Winter in Sevilla, Spain? You bet! While most people dream of summer siestas and scorching sun, we decided to extend our Portugal trip (because WHY NOT?) and explore this Andalusian gem during the off-season. And let me tell you, Sevilla in winter is a whole different kind of magic. With fewer tourists, cooler temperatures, and an abundance of holiday cheer, it was an unforgettable experience filled with laughter, delicious eats, incredible wine and a few memorable missteps. Here’s a peek into our winter adventure in Sevilla, complete with tips on where to eat and what to visit.


Arrival and the Art of Walking

After a surprisingly smooth drive (we came from Cascais, it was about 4 hours and 30 min of Spanish guittar, Rosalia and Enrique Iglesias playing in the car), we arrived in Sevilla, ready to embrace the cooler temperatures. When we lived in Portugal a couple of years ago, we traveled often to Spain and Seville was always a favorite spot, so we already kinda knew our way around the city. The first lesson to be learned? You won't really need a car. Once we arrived at our hotel and parked the car, we never used it the entire time were there. Also, Spanish winters are a bit deceptive. Sure, it’s cooler, but it’s also sunny enough to fool you.




Where we stayed:

Located in the heart of downtown of Seville and only a 4 min walk to Las Setas, Casa del Rey Sabio was a hidden gem. For almost 8 centuries, Muslims occupied Spain. the Arab culture has left its mark through dance, food, and islamic architecture which is super present in the building’s arches and tile work dated way back to the 12th century.


Aesthetic minimalist design mixed with some organic elements, our apartment was perfect and had everything we needed, specially for traveling with kids. The staff was friendly and super helpful with tips for the best restaurants and attractions around. The only problem waswe couldn't stay longer. 10/10!




Where to Eat: Casa Carmen

We setled to go for dinner at Casa Carmen which was around 10min walk from where we were staying. Food was great, house wine was amazing. Totally recommend!

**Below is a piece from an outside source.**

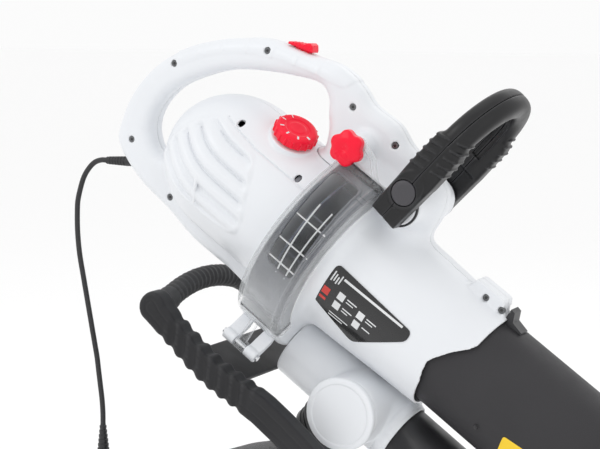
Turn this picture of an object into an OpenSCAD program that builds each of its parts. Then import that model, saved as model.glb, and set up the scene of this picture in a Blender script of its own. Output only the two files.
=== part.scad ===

Where to Eat near Las Setas:

The first nght we arrived, we were so hungry that we didn't feel like walking too far, I wish I could remember the name of this Tapas Bar we stopped because everything was so good, specially the shrimp and the Patatas Bravas. Not to mention the insane view of Las Setas.



Where to have Breakfast: Bar El Comercio

If you're American, please forget about the traditional bacon and eggs for a few days and try your best to embrace the spanish culture of coffee and pastries, I promise you won't regret it. We got a recommendation from a friend to go to Bar El Comercio for the best Churros con Chocolate and it was delish! Needless to say that the kids LOVED it!





Exploring the City


Where to Visit: Las Setas, Seville

Visiting Las Setas in Seville is like stepping into a surreal, futuristic dreamscape right in the heart of this historic city. Officially known as the Metropol Parasol, this wooden structure boasts sprawling mushroom-like canopies that offer both shade and spectacular views. Wandering through its undulating pathways, you can marvel at the panoramic vistas of Seville from the observation deck. Don't miss the chance to enjoy a sunset from the top—watching the city's iconic landmarks bathed in golden light from this modern marvel is an experience that blends the old and new in the most delightful way.




Where to Eat: El Rinconcillo

For lunch, I headed to El Rinconcillo, the oldest tapas bar in Sevilla, established in 1670. The history seeps from the wooden beams and tiled walls. I ordered a plate of espinacas con garbanzos (spinach with chickpeas), which was the perfect warm, hearty dish for a winter’s day. Their selection of local wines didn’t hurt either.


Flamenco and Food Market


Where to Visit: Triana Neighborhood

No trip to Sevilla is complete without experiencing flamenco. We crossed the Guadalquivir River to the Triana neighborhood, the heart of flamenco culture. The narrow streets and colorful houses add to the charm of this vibrant area. I booked a show at CasaLa Teatro, a small, intimate venue where the passion and intensity of flamenco came alive. I might have attempted a few flamenco steps afterward. Let’s just say it’s harder than it looks.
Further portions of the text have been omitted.